=== Exercise directions ===
Find each line holding the word "with" and give the number of such lines, nothing else.

=== Data segment ===
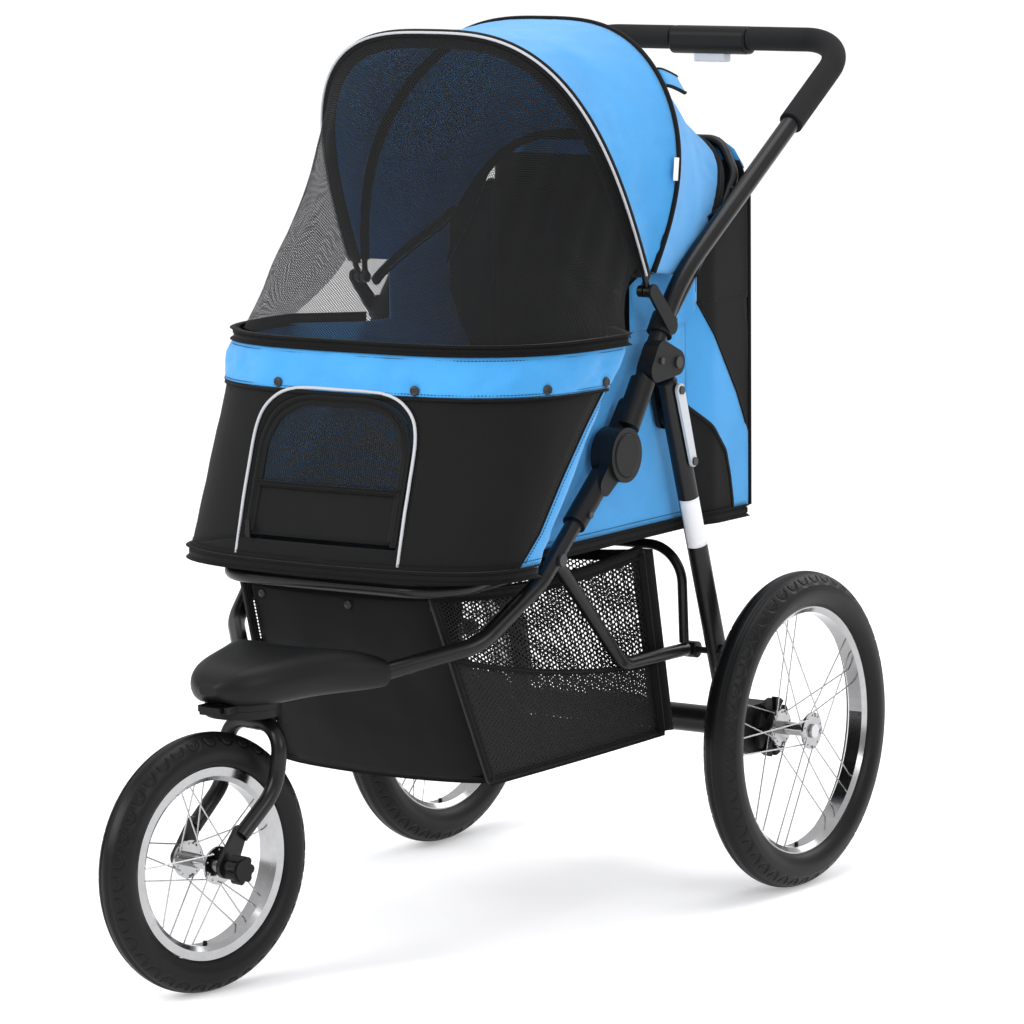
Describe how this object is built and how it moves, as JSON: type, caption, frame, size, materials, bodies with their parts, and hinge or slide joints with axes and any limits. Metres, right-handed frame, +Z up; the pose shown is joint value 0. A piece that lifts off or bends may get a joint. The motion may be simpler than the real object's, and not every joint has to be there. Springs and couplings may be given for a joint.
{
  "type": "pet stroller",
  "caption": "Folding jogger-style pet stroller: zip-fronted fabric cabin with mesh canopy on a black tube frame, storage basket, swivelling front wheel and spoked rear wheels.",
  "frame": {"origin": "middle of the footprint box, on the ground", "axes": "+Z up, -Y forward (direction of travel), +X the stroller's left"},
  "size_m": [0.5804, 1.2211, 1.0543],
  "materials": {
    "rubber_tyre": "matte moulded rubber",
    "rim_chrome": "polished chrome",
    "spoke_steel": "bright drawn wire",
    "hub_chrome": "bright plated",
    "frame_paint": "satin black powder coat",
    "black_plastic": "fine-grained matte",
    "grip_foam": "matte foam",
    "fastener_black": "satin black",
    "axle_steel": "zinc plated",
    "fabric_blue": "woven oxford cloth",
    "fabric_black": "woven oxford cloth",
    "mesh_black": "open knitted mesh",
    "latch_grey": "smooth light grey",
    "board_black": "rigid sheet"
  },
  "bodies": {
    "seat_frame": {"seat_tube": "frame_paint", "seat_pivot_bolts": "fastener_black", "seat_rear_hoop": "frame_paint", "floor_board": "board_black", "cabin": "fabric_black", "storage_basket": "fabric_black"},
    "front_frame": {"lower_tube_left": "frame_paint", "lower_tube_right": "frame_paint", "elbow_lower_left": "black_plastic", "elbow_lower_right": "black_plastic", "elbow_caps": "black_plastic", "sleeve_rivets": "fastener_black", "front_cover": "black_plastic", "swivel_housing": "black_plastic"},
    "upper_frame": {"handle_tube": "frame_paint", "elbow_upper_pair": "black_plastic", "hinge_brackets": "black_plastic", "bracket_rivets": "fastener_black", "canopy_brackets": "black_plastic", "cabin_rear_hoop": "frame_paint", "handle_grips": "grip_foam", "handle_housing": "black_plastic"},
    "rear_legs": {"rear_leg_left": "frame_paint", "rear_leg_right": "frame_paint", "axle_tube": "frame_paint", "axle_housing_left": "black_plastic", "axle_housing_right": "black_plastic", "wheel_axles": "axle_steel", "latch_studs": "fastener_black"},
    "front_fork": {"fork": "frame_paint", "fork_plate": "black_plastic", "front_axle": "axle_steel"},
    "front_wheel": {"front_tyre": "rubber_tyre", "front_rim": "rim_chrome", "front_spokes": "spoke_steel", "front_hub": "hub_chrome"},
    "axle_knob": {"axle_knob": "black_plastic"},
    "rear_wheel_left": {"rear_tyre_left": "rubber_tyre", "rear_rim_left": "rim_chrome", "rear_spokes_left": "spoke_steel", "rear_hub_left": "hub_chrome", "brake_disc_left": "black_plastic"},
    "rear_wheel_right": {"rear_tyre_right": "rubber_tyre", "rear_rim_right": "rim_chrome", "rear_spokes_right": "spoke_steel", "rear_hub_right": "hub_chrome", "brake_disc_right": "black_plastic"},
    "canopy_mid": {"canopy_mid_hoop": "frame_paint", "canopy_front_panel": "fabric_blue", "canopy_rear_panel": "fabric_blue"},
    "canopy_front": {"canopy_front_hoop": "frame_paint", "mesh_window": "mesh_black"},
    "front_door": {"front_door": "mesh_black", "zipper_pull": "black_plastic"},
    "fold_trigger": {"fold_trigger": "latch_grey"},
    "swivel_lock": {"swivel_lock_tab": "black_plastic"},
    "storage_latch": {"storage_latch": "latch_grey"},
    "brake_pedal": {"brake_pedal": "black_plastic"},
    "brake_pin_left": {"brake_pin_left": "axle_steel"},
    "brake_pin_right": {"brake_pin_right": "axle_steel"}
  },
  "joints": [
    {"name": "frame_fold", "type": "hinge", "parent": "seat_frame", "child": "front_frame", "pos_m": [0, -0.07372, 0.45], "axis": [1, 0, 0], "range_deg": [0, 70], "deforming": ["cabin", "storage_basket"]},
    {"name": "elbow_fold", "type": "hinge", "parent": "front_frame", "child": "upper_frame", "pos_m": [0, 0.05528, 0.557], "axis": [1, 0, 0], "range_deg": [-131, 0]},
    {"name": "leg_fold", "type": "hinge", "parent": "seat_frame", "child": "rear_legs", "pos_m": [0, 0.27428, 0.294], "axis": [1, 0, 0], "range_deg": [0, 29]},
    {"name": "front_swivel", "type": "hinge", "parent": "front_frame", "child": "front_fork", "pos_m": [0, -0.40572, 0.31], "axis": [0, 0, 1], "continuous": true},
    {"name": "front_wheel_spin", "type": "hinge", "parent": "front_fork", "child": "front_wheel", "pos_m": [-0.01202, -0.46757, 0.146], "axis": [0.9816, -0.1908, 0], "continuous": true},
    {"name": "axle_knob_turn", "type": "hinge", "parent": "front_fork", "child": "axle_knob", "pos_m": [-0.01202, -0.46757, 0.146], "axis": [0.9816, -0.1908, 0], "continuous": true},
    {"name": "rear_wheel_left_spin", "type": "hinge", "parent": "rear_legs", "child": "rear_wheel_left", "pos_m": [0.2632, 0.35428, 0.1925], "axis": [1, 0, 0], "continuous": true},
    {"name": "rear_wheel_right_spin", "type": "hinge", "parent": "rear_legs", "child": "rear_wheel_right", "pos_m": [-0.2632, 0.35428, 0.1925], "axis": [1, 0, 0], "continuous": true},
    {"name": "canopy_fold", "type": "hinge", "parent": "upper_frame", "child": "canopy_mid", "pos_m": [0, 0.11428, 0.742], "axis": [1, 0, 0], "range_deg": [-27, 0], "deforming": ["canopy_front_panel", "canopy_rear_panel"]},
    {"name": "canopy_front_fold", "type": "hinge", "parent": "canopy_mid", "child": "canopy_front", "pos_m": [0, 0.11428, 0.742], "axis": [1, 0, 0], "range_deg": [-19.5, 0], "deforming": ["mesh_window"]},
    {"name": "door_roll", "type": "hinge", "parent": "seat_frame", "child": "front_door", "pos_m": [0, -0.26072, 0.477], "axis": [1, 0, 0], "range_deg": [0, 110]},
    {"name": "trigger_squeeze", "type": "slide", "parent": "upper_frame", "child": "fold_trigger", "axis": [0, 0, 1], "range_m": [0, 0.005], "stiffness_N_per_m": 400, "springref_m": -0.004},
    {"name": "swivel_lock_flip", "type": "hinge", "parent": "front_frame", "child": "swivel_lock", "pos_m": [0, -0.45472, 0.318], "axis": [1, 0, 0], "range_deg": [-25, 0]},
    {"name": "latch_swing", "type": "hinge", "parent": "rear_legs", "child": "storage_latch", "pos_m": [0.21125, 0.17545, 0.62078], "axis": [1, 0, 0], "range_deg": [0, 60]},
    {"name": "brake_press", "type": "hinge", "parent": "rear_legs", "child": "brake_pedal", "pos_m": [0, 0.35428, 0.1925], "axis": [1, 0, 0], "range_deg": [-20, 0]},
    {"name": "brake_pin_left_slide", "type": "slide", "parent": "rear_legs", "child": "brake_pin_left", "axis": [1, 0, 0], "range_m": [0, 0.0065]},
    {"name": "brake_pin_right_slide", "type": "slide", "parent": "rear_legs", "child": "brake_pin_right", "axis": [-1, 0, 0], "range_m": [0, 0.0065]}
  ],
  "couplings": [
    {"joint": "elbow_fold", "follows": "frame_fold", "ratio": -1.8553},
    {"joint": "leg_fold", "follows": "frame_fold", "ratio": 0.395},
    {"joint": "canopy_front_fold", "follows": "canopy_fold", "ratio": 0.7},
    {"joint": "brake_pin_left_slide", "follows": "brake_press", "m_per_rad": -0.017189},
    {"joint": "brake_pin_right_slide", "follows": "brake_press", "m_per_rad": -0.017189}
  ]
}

=== Worked answer ===
2